╭─ Record excerpts
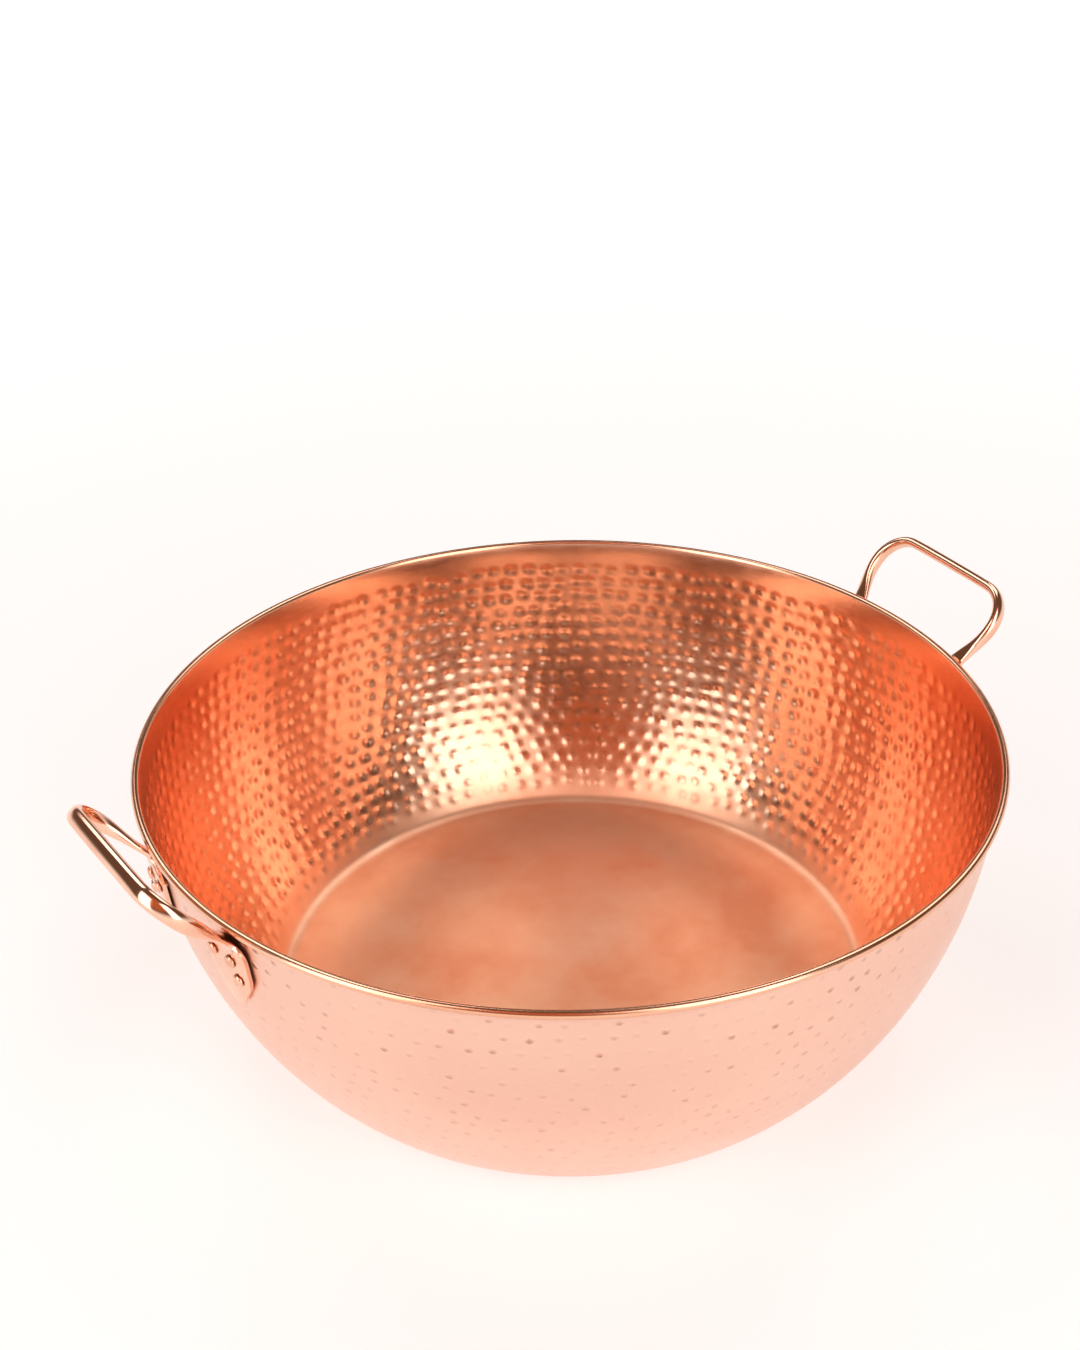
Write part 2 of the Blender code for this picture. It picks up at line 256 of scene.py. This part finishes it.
def turned_mesh(name, points, first_pole, last_pole):
    """Quads between rings of points and a triangle fan at each pole; rings run from floor to underside."""
    rows, steps = points.shape[:2]
    verts = np.concatenate((points.reshape(-1, 3), [first_pole, last_pole]))
    here = np.arange(rows - 1)[:, None] * steps + np.arange(steps)[None, :]
    right = np.arange(rows - 1)[:, None] * steps + np.roll(np.arange(steps), -1)[None, :]
    quads = np.stack((here, right, right + steps, here + steps), axis=2).reshape(-1, 4)
    ring, next_ring = np.arange(steps), np.roll(np.arange(steps), -1)
    top = (rows - 1) * steps
    first = np.stack((next_ring, ring, np.full(steps, rows * steps)), axis=1)
    last = np.stack((top + ring, top + next_ring, np.full(steps, rows * steps + 1)), axis=1)
    mesh = bpy.data.meshes.new(name)
    mesh.from_pydata(verts.tolist(), [], quads.tolist() + first.tolist() + last.tolist())
    mesh.shade_smooth()
    return mesh


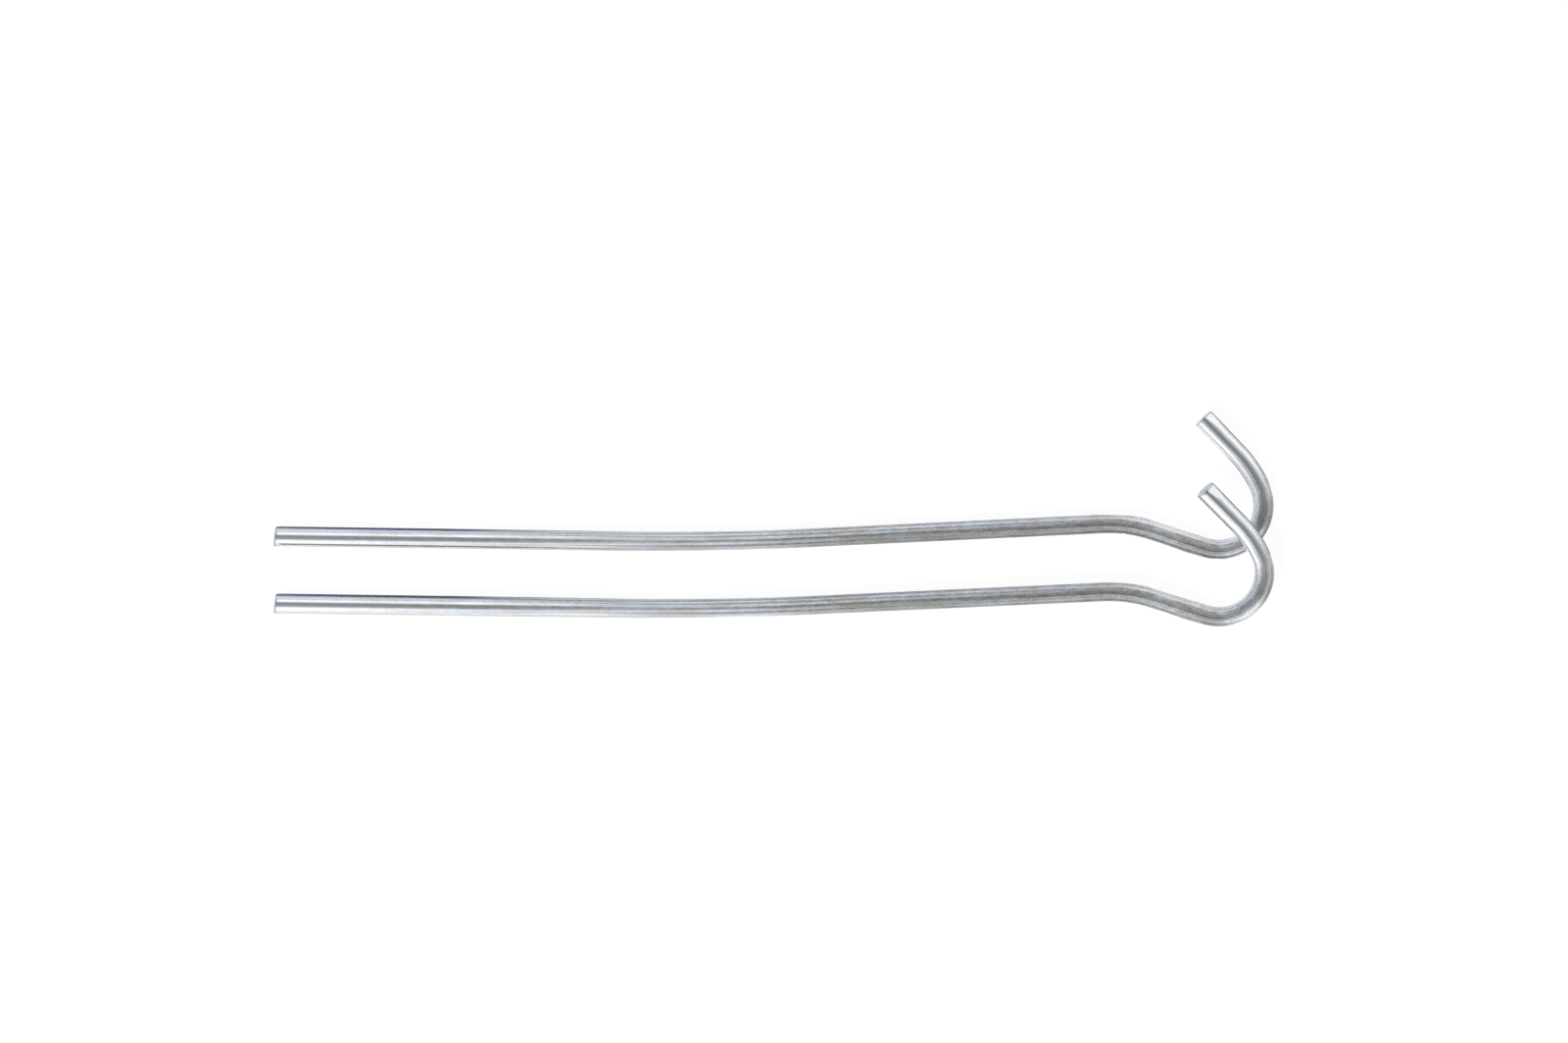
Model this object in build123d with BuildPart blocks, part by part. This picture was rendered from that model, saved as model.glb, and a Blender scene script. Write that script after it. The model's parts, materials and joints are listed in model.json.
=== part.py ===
"""Hooked round-wire tent stakes, one lying with its hook across the other.

Each stake is a single length of zinc-plated steel wire, cropped at both ends and bent in one
plane: a straight shaft that is pushed into the ground, a slow bow half-way up it, a neck that
drops the wire back onto the shaft's line, and a hook that turns up and back over the neck to
catch a guy line or a tent loop.

Units are millimetres, +Z is up and both stakes lie on Z = 0. A stake's own frame has its origin
on the wire's centreline at the point, +X along the shaft towards the hook and +Y towards the
side that the hook opens on.
"""

import os

from build123d import *

# Wire stock
WIRE_DIAMETER = 4.5
WIRE_RADIUS = WIRE_DIAMETER / 2

# Bend table, from the point to the tip of the hook: straight runs, and radii on the centreline.
# A positive angle turns towards the hook's open side.
SHAFT_RUN = 77.2
BOW_RADIUS, BOW_ANGLE = 710.0, 3.5
UPPER_RUN = 65.8
NECK_RADIUS, NECK_ANGLE = 31.5, -20.5
THROAT_RUN = 12.6
HOOK_RADIUS, HOOK_ANGLE = 10.1, 132.3
EASE_RADIUS, EASE_ANGLE = 27.0, 20.0
LEG_RUN = 10.7

# Cropped ends: the shear leaves a rounded rim, and at the point a face that leans a little
POINT_LEAN = 6.0
TIP_LEAN = 1.0
CROP_RIM_RADIUS = 0.45
CROP_WASTE = 1.0

# Witness marks of the bending pins: flats on the outside of a bend, and a nick on the inside
FLAT_DEPTH = 0.13
FLAT_CUTTER = 8.0
NICK_RADIUS = 1.2
NICK_DEPTH = 0.15

# How the two stakes lie: the front one is rolled about its shaft until its hook rests on the
# rear one's, with a sliver of air between them so that they stay two free bodies
REAR_SHIFT_X = -0.2
REAR_SHIFT_Y = 15.1
FRONT_ROLL = 14.7


def outside_pad(bend, along, depth):
    """A plane that faces out of a bend, a little inside the wire's outer surface."""
    outward = (bend @ along - bend.arc_center).normalized()
    touch = bend @ along + outward * (WIRE_RADIUS - depth)
    return Plane(origin=touch, x_dir=bend % along, z_dir=outward)


# The bent wire, in its own frame
with BuildPart() as stake:
    with BuildLine() as centreline:
        shaft = Line((-CROP_WASTE, 0), (SHAFT_RUN, 0))
        bow = JernArc(shaft @ 1, shaft % 1, BOW_RADIUS, BOW_ANGLE)
        upper = PolarLine(bow @ 1, UPPER_RUN, direction=bow % 1)
        neck = JernArc(upper @ 1, upper % 1, NECK_RADIUS, NECK_ANGLE)
        throat = PolarLine(neck @ 1, THROAT_RUN, direction=neck % 1)
        hook = JernArc(throat @ 1, throat % 1, HOOK_RADIUS, HOOK_ANGLE)
        ease = JernArc(hook @ 1, hook % 1, EASE_RADIUS, EASE_ANGLE)
        leg = PolarLine(ease @ 1, LEG_RUN + CROP_WASTE, direction=ease % 1)
    with BuildSketch(Plane(origin=shaft @ 0, z_dir=shaft % 0)) as wire_section:
        Circle(WIRE_RADIUS)
    sweep(path=centreline.line)

    # Flats where the outside of a bend bore on a pin: the neck's crown, and both ends of the hook
    for bend, along in ((neck, 0.5), (hook, 0.12), (hook, 0.93)):
        with BuildSketch(outside_pad(bend, along, FLAT_DEPTH)) as flat:
            Rectangle(FLAT_CUTTER, FLAT_CUTTER)
        extrude(amount=WIRE_RADIUS, mode=Mode.SUBTRACT)

    # The nick that the mandrel left under the neck, straight across the wire
    inward = (neck.arc_center - neck @ 0.45).normalized()
    nick_axis = neck @ 0.45 + inward * (WIRE_RADIUS + NICK_RADIUS - NICK_DEPTH)
    with BuildSketch(Plane.XY.offset(-WIRE_RADIUS)) as nick:
        with Locations(nick_axis):
            Circle(NICK_RADIUS)
    extrude(amount=WIRE_DIAMETER, mode=Mode.SUBTRACT)

    # Crop both ends: the point at X = 0, and the tip of the leg
    tip_centre = leg @ 1 - (leg % 1) * CROP_WASTE
    ends = ((Vector(0, 0, 0), -(shaft % 0), POINT_LEAN), (tip_centre, leg % 1, TIP_LEAN))
    for end, outward, lean in ends:
        with BuildSketch(Plane(origin=end, z_dir=outward.rotate(Axis.Z, -lean))) as crop:
            Rectangle(2 * WIRE_DIAMETER, 2 * WIRE_DIAMETER)
        extrude(amount=2 * CROP_WASTE, mode=Mode.SUBTRACT)
        cut_face = stake.faces().sort_by_distance(end)[0]
        fillet(cut_face.edges(), CROP_RIM_RADIUS)

# Both stakes on the floor, about the middle of the space that they cover together
rear_lie = Location((REAR_SHIFT_X, REAR_SHIFT_Y, WIRE_RADIUS))
front_lie = Location((0, 0, WIRE_RADIUS), (FRONT_ROLL, 0, 0))
together = Compound(children=[stake.part.moved(rear_lie), stake.part.moved(front_lie)])
extent = together.bounding_box()
middle = Location((-extent.center().X, -extent.center().Y, -extent.min.Z))

with BuildPart() as rear_stake:
    with Locations(middle * rear_lie):
        add(stake.part)

with BuildPart() as front_stake:
    with Locations(middle * front_lie):
        add(stake.part)

os.makedirs("parts", exist_ok=True)
for name, laid in (("rear_stake", rear_stake), ("front_stake", front_stake)):
    laid.part.label = name
    export_step(laid.part, f"parts/{name}.step")
    print(name, "volume", round(laid.part.volume, 1), "box", laid.part.bounding_box())
wire_length = sum(bend.length for bend in centreline.edges()) - 2 * CROP_WASTE
print("wire length", round(wire_length, 1), "mm")
print("gap between the stakes", round(rear_stake.part.distance_to(front_stake.part), 3), "mm")
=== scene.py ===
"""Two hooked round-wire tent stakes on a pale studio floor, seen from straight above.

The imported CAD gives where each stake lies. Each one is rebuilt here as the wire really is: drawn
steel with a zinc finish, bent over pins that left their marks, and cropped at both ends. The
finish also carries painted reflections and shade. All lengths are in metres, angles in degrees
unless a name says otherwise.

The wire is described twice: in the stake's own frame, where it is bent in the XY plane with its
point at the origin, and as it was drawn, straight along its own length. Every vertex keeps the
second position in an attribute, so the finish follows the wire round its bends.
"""

import json
import math

import bpy
import numpy as np
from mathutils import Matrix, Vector


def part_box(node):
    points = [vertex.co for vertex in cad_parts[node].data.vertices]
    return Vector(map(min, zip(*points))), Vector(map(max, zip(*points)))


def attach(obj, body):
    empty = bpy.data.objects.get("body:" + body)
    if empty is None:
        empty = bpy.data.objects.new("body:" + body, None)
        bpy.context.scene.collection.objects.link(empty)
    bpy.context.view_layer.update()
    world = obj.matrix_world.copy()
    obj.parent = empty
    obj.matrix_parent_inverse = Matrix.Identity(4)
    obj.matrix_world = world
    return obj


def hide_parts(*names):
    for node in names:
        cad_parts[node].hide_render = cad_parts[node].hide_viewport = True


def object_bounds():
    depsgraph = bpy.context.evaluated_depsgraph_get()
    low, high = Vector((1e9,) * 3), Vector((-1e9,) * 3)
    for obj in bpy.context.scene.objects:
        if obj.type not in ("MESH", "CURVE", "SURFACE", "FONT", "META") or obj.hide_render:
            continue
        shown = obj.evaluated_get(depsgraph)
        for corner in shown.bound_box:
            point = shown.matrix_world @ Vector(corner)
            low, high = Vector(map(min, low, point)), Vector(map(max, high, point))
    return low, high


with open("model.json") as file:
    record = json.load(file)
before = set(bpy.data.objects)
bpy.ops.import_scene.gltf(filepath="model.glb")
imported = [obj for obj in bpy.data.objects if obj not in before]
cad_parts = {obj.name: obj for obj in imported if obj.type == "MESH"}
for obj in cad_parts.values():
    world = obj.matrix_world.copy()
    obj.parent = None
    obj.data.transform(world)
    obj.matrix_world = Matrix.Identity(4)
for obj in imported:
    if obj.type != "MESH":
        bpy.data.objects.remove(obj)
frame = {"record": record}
cad_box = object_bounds()

# ---------------------------------------------------------------------------------- the wire
WIRE_RADIUS = 0.00225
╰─
### Exercise task
Return exactly, and only, the lines from the one containing "wire_length = sum(bend.length" down to the one containing "before = set(bpy.data.objects)", with both of those lines included.

### Expected answer
wire_length = sum(bend.length for bend in centreline.edges()) - 2 * CROP_WASTE
print("wire length", round(wire_length, 1), "mm")
print("gap between the stakes", round(rear_stake.part.distance_to(front_stake.part), 3), "mm")
=== scene.py ===
"""Two hooked round-wire tent stakes on a pale studio floor, seen from straight above.

The imported CAD gives where each stake lies. Each one is rebuilt here as the wire really is: drawn
steel with a zinc finish, bent over pins that left their marks, and cropped at both ends. The
finish also carries painted reflections and shade. All lengths are in metres, angles in degrees
unless a name says otherwise.

The wire is described twice: in the stake's own frame, where it is bent in the XY plane with its
point at the origin, and as it was drawn, straight along its own length. Every vertex keeps the
second position in an attribute, so the finish follows the wire round its bends.
"""

import json
import math

import bpy
import numpy as np
from mathutils import Matrix, Vector


def part_box(node):
    points = [vertex.co for vertex in cad_parts[node].data.vertices]
    return Vector(map(min, zip(*points))), Vector(map(max, zip(*points)))


def attach(obj, body):
    empty = bpy.data.objects.get("body:" + body)
    if empty is None:
        empty = bpy.data.objects.new("body:" + body, None)
        bpy.context.scene.collection.objects.link(empty)
    bpy.context.view_layer.update()
    world = obj.matrix_world.copy()
    obj.parent = empty
    obj.matrix_parent_inverse = Matrix.Identity(4)
    obj.matrix_world = world
    return obj


def hide_parts(*names):
    for node in names:
        cad_parts[node].hide_render = cad_parts[node].hide_viewport = True


def object_bounds():
    depsgraph = bpy.context.evaluated_depsgraph_get()
    low, high = Vector((1e9,) * 3), Vector((-1e9,) * 3)
    for obj in bpy.context.scene.objects:
        if obj.type not in ("MESH", "CURVE", "SURFACE", "FONT", "META") or obj.hide_render:
            continue
        shown = obj.evaluated_get(depsgraph)
        for corner in shown.bound_box:
            point = shown.matrix_world @ Vector(corner)
            low, high = Vector(map(min, low, point)), Vector(map(max, high, point))
    return low, high


with open("model.json") as file:
    record = json.load(file)
before = set(bpy.data.objects)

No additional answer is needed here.